◆ Problem to work on: Both the line containing "weld = Line((0, foot_weld_height), neck)" and the line containing "TOUCHING = 1e-7" are to be reproduced exactly, along with every line between them, and nothing more.

— begin Stored data —

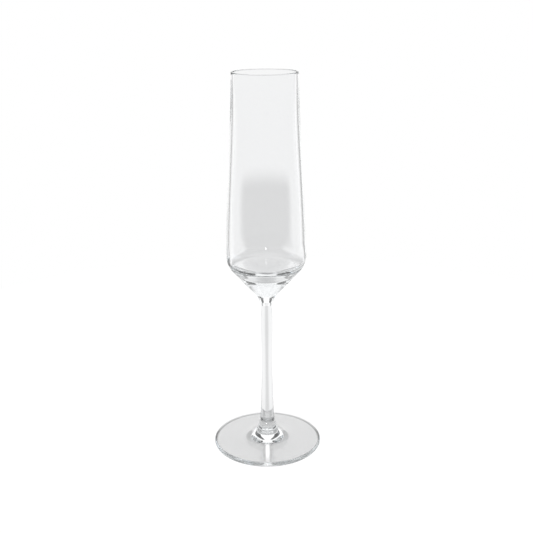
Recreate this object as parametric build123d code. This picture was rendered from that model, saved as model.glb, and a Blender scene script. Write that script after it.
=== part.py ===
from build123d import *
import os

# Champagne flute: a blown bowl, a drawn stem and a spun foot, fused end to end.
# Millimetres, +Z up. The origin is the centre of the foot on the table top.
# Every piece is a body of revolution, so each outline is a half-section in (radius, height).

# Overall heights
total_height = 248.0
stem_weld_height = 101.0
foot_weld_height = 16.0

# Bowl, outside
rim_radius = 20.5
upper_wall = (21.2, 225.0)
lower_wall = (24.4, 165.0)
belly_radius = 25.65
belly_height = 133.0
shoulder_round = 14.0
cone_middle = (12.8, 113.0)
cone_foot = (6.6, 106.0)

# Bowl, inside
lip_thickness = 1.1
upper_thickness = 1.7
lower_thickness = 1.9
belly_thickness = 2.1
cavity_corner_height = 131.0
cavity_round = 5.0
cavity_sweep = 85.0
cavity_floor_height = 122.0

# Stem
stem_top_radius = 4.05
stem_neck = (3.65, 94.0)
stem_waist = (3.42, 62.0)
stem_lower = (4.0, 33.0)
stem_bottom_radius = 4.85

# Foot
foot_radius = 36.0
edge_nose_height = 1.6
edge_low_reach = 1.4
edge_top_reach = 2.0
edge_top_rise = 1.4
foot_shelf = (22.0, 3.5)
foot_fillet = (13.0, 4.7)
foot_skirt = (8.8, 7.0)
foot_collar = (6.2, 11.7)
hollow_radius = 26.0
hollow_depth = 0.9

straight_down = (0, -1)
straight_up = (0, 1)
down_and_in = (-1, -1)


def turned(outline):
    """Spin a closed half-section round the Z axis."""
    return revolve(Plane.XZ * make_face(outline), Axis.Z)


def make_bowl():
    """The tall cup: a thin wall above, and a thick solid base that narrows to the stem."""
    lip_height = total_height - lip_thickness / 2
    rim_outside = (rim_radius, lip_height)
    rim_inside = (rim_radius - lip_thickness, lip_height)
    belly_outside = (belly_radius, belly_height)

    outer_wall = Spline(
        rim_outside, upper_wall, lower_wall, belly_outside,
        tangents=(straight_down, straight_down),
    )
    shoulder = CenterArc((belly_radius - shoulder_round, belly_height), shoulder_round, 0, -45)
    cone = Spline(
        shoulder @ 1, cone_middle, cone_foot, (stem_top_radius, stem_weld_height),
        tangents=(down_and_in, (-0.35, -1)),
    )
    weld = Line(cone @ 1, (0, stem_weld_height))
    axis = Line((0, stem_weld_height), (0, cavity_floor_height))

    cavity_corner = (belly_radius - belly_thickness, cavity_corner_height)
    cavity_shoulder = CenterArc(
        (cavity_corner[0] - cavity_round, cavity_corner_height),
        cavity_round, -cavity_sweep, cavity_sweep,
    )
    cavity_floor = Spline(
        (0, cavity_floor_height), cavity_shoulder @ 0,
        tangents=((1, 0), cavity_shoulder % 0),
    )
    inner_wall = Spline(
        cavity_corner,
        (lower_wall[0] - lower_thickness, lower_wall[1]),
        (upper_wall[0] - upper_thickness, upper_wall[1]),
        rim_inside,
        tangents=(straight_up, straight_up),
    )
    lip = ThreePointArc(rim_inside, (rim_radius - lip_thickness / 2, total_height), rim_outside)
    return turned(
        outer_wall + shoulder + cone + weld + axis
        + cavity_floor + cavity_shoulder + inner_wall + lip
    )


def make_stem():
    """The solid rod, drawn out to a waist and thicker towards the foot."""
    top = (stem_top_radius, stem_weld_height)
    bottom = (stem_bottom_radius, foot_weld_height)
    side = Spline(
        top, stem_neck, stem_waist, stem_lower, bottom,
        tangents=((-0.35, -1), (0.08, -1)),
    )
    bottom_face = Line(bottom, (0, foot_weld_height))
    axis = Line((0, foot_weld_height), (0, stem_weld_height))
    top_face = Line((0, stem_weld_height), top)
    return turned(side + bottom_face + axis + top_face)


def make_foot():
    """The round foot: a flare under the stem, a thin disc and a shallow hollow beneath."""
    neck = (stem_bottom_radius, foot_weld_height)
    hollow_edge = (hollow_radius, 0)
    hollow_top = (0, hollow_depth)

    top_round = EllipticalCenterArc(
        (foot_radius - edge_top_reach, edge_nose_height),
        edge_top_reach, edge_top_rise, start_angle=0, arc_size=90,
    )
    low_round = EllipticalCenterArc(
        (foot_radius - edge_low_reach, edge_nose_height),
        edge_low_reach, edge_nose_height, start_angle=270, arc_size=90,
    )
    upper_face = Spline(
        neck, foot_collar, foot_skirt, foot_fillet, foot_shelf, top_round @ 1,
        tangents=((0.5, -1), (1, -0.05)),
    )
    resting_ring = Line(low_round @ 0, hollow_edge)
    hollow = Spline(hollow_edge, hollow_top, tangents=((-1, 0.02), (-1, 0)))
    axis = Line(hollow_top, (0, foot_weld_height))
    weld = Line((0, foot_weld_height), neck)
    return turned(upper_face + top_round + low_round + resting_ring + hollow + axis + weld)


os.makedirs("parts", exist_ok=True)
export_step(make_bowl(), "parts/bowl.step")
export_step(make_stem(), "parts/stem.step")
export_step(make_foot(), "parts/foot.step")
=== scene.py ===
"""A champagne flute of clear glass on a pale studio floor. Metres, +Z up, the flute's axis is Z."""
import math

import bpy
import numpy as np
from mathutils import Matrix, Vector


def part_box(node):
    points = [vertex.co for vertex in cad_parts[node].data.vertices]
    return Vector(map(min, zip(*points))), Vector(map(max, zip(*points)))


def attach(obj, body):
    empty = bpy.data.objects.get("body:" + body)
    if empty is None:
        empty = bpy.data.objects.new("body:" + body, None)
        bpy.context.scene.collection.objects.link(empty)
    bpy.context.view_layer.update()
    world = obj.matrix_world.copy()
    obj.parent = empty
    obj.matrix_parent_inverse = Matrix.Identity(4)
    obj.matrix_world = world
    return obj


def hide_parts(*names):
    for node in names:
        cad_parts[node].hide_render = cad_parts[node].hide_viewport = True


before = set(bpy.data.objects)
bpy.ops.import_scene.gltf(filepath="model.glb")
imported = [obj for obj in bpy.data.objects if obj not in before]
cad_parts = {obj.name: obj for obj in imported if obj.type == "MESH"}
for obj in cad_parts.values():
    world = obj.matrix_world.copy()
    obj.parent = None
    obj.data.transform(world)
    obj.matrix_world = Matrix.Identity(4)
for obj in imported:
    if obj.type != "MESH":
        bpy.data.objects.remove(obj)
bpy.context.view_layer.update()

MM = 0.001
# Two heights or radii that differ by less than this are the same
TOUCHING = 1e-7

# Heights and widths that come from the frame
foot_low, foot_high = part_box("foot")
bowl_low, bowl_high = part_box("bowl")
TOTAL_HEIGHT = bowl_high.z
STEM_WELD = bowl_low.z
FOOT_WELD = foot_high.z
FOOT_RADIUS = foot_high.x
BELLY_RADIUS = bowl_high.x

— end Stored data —

◆ Solution to the exercise:
    weld = Line((0, foot_weld_height), neck)
    return turned(upper_face + top_round + low_round + resting_ring + hollow + axis + weld)


os.makedirs("parts", exist_ok=True)
export_step(make_bowl(), "parts/bowl.step")
export_step(make_stem(), "parts/stem.step")
export_step(make_foot(), "parts/foot.step")
=== scene.py ===
"""A champagne flute of clear glass on a pale studio floor. Metres, +Z up, the flute's axis is Z."""
import math

import bpy
import numpy as np
from mathutils import Matrix, Vector


def part_box(node):
    points = [vertex.co for vertex in cad_parts[node].data.vertices]
    return Vector(map(min, zip(*points))), Vector(map(max, zip(*points)))


def attach(obj, body):
    empty = bpy.data.objects.get("body:" + body)
    if empty is None:
        empty = bpy.data.objects.new("body:" + body, None)
        bpy.context.scene.collection.objects.link(empty)
    bpy.context.view_layer.update()
    world = obj.matrix_world.copy()
    obj.parent = empty
    obj.matrix_parent_inverse = Matrix.Identity(4)
    obj.matrix_world = world
    return obj


def hide_parts(*names):
    for node in names:
        cad_parts[node].hide_render = cad_parts[node].hide_viewport = True


before = set(bpy.data.objects)
bpy.ops.import_scene.gltf(filepath="model.glb")
imported = [obj for obj in bpy.data.objects if obj not in before]
cad_parts = {obj.name: obj for obj in imported if obj.type == "MESH"}
for obj in cad_parts.values():
    world = obj.matrix_world.copy()
    obj.parent = None
    obj.data.transform(world)
    obj.matrix_world = Matrix.Identity(4)
for obj in imported:
    if obj.type != "MESH":
        bpy.data.objects.remove(obj)
bpy.context.view_layer.update()

MM = 0.001
# Two heights or radii that differ by less than this are the same
TOUCHING = 1e-7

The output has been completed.